Given material |
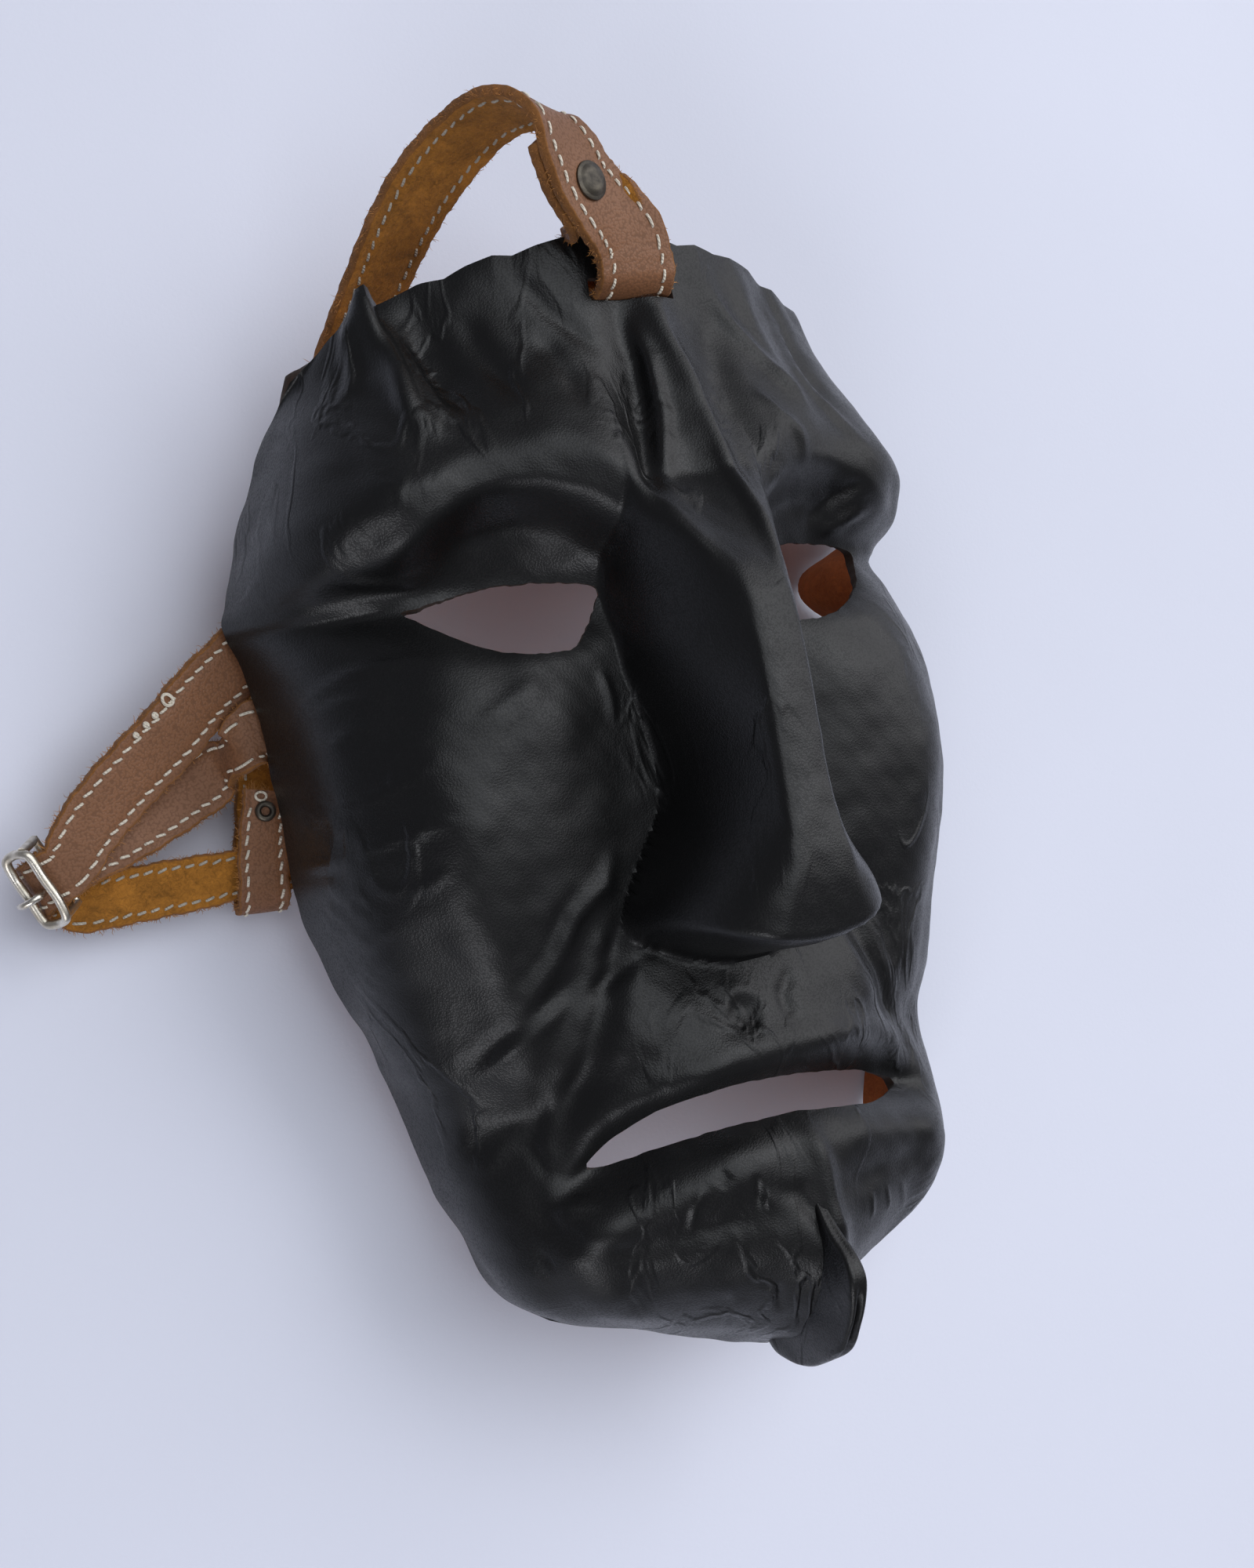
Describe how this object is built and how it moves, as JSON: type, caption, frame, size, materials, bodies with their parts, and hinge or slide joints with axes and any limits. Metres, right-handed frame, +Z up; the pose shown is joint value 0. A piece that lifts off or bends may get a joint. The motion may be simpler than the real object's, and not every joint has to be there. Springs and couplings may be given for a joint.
{
  "type": "carnival face mask",
  "caption": "Moulded black leather carnival face mask with eye holes and an open mouth slot, on a stitched brown leather strap harness with a buckle, lying face up.",
  "frame": {"origin": "centre of the object's bounding box, at the surface it lies on", "axes": "+Z up out of the face, +Y to the top of the head, +X to the wearer's left (the viewer's right)"},
  "size_m": [0.2266, 0.2814, 0.0945],
  "materials": {
    "mask_leather": "satin black, soft glossy patches",
    "strap_leather": "mid-brown grain outside, orange suede inside",
    "nickel": "pale nickel",
    "bronze": "dark bronze"
  },
  "bodies": {
    "root": {"mask_shell": "mask_leather", "head_strap": "strap_leather", "rear_strap": "strap_leather", "buckle_strap": "strap_leather", "buckle_frame": "nickel", "buckle_prong": "nickel", "crown_rivet": "bronze", "tab_rivet": "bronze"}
  },
  "joints": []
}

Instructions for the task |
Lines containing the word "caption" are to be counted in the listing; state their number alone.

Reply to the exercise |
2